Painter Quinquela decorated the classrooms with high-keyed murals of La Boca’s daily life. Quinquela Martín abhors political propaganda in art, but he painted La Boca’s stevedores, not like bedraggled proletarians, but as big-muscled, heroic men. Said he: “These boys are of poor families. Their fathers are doing hard, menial jobs. By making them into such men, these children will, at least for the moment, forget their poverty and be proud of their fathers.”

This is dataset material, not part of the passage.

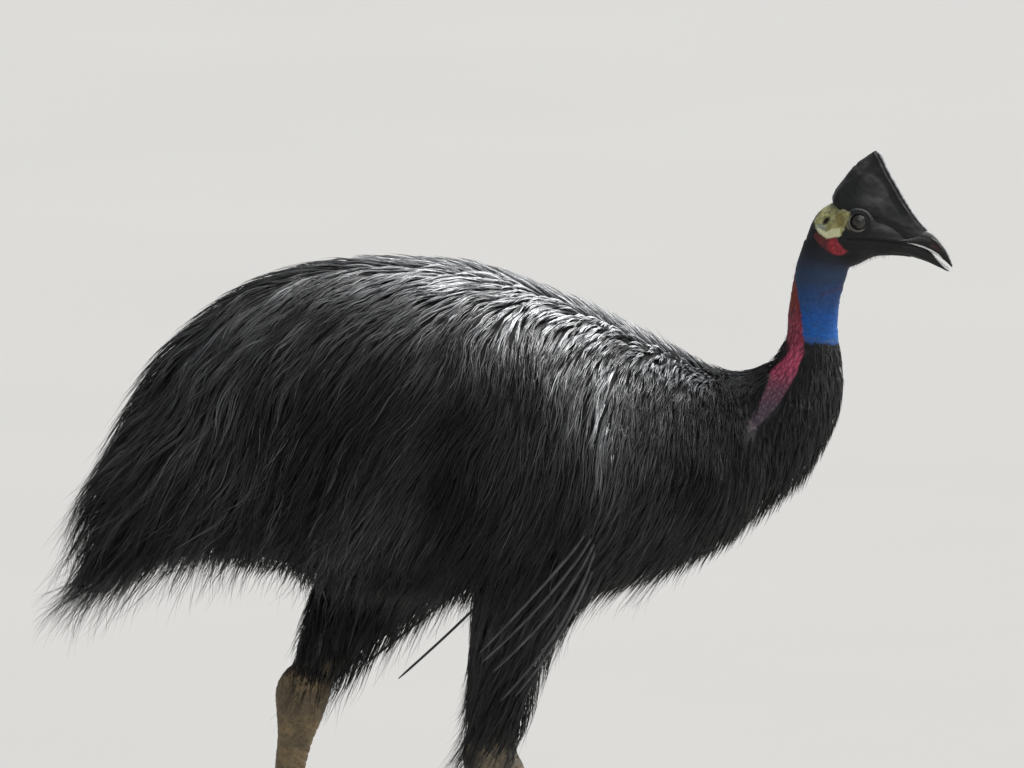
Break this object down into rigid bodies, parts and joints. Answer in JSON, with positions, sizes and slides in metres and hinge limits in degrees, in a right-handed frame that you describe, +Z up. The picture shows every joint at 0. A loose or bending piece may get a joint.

The fame of Quinquela Martín’s school spread all over the world. Offers came from Italy and the U.S. asking him to decorate similar schools for workers’ children. But Quinquela Martín declined these offers “not because I would not have been honored and proud. . . . But I feel that such murals should be done by the men of the country itself, expressing scenes and events of the country as only its natives can best know and interpret them.” Today, La Boca’s moppets are even prouder of Painter Quinquela than of their crack football team, “The Boca Juniors.”

Quinquela Martín, a modest man of 50, has never married. Says he:

“Woman is beautiful, but Art is more beautiful. The emotion Art can give you is greater, more profound, ever changing and many-faceted, infinitely more than the emotion that woman can give to man. At least I speak for the artist to whom Art is a mysticism.”